Elsie Sze is the author of three published novels, Hui Gui: a Chinese story (2005), The Heart of the Buddha (2009), and most recently, Ghost Cave: a novel of Sarawak (2014). Sze left her native Hong Kong at the age of 22 to pursue graduate studies in Toronto and later Chicago. She was a high school teacher and librarian before retiring from her position as librarian with the Toronto Public Library in 2001 to devote time to writing. In 2013, Sze won the inaugural Saphira Prize, a literary prize offered by Women in Publishing Society, Hong Kong for her manuscript "Ghost Cave". Ghost Cave: a novel of Sarawak was published and launched in Hong Kong in March, 2014.

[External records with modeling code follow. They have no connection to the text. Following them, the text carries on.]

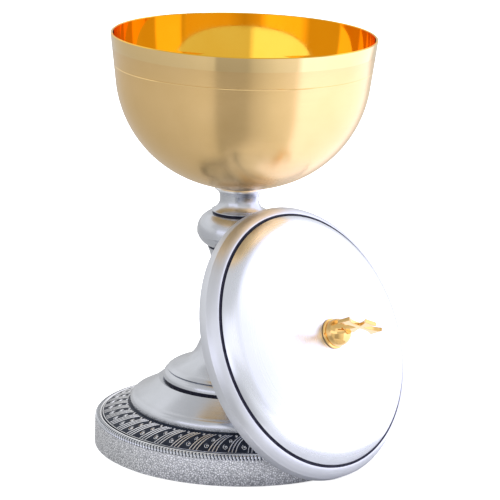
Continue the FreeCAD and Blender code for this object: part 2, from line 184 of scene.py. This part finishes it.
def turned_place(tree, place):
    """Coordinates that only change along a turned section: lines run round the axis."""
    moved = add(tree, "ShaderNodeMapping")
    back = place.inverted()
    moved.inputs["Location"].default_value = back.to_translation()
    moved.inputs["Rotation"].default_value = back.to_euler()
    tree.links.new(own_place(tree), moved.inputs["Vector"])
    split = add(tree, "ShaderNodeSeparateXYZ")
    tree.links.new(moved.outputs[0], split.inputs[0])
    flat = add(tree, "ShaderNodeCombineXYZ")
    tree.links.new(split.outputs["X"], flat.inputs["X"])
    tree.links.new(split.outputs["Y"], flat.inputs["Y"])
    reach = add(tree, "ShaderNodeVectorMath", operation="LENGTH")
    tree.links.new(flat.outputs[0], reach.inputs[0])
    joined = add(tree, "ShaderNodeCombineXYZ")
    tree.links.new(reach.outputs["Value"], joined.inputs["X"])
    tree.links.new(split.outputs["Z"], joined.inputs["Z"])
    return joined.outputs[0]


def noise(tree, place, scale, detail=3.0):
    node = add(tree, "ShaderNodeTexNoise")
    node.inputs["Scale"].default_value = scale
    node.inputs["Detail"].default_value = detail
    tree.links.new(place, node.inputs["Vector"])
    return node.outputs["Fac"]


def colour_by(tree, shader, value, low, high, start=0.3, end=0.7):
    """Base colour that runs from low to high as value goes from start to end."""
    ramp = add(tree, "ShaderNodeValToRGB")
    ramp.color_ramp.elements[0].position = start
    ramp.color_ramp.elements[1].position = end
    ramp.color_ramp.elements[0].color = (*low, 1)
    ramp.color_ramp.elements[1].color = (*high, 1)
    tree.links.new(value, ramp.inputs["Fac"])
    tree.links.new(ramp.outputs["Color"], shader.inputs["Base Color"])


def roughness_by(tree, shader, value, low, high):
    span = add(tree, "ShaderNodeMapRange")
    span.inputs["From Min"].default_value = 0.3
    span.inputs["From Max"].default_value = 0.7
    span.inputs["To Min"].default_value = low
    span.inputs["To Max"].default_value = high
    tree.links.new(value, span.inputs["Value"])
    tree.links.new(span.outputs["Result"], shader.inputs["Roughness"])


def bump_by(tree, shader, value, depth, strength=1.0):
    """Surface relief, depth in metres."""
    bump = add(tree, "ShaderNodeBump")
    bump.inputs["Distance"].default_value = depth
    bump.inputs["Strength"].default_value = strength
    tree.links.new(value, bump.inputs["Height"])
    tree.links.new(bump.outputs["Normal"], shader.inputs["Normal"])


def turned_metal(name, low, high, rough, depth, spread, place=UPRIGHT):
    """Lathe-turned metal: fine lines round its axis that smear reflections across them."""
    made, tree, shader = new_material(
        name, Metallic=1.0, Anisotropic=spread, Anisotropic_Rotation=0.25)
    lines = turned_place(tree, place)
    colour_by(tree, shader, noise(tree, own_place(tree), 60.0), low, high)
    roughness_by(tree, shader, noise(tree, lines, 900.0), *rough)
    bump_by(tree, shader, noise(tree, lines, 2600.0, 2.0), depth)
    around = add(tree, "ShaderNodeVectorMath", operation="CROSS_PRODUCT")
    around.inputs[0].default_value = place.col[2].xyz
    tree.links.new(add(tree, "ShaderNodeNewGeometry").outputs["Normal"], around.inputs[1])
    tree.links.new(around.outputs[0], shader.inputs["Tangent"])
    return made


def polished_metal(name, low, high, rough, depth):
    """Mirror polish with faint cloudiness and slight waves of the wall."""
    made, tree, shader = new_material(name, Metallic=1.0)
    place = own_place(tree)
    colour_by(tree, shader, noise(tree, place, 45.0), low, high)
    roughness_by(tree, shader, noise(tree, place, 350.0), *rough)
    bump_by(tree, shader, noise(tree, place, 90.0, 1.0), depth)
    return made


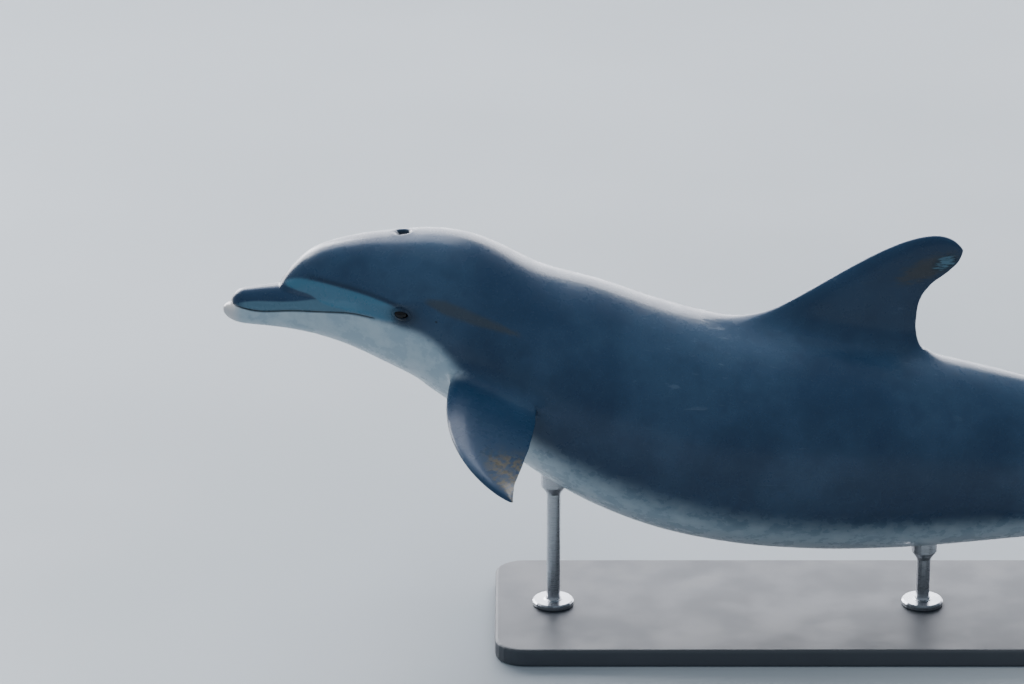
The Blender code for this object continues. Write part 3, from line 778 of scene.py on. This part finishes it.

Elaine Woo is the author of the poetry collection, Cycling with the Dragon. A graduate of the University of British Columbia's creative writing program, she has conducted writing workshops in community settings and homeless shelters in the DTES, the West End, and North Vancouver. She is the recipient of an 2014 Empowered Poet award from World Poetry. Elaine is a contributor to Shy: An Anthology, a winner of a silver medal IPPY (independent Book Publishers award) in 2014. Her art song collaboration with composer Daniel Marshall won a Boston Metro Opera festival prize in 2013. A contributor to V6A: Writing from Vancouver's Downtown Eastside, the book was a finalist for the City of Vancouver Book award in 2012.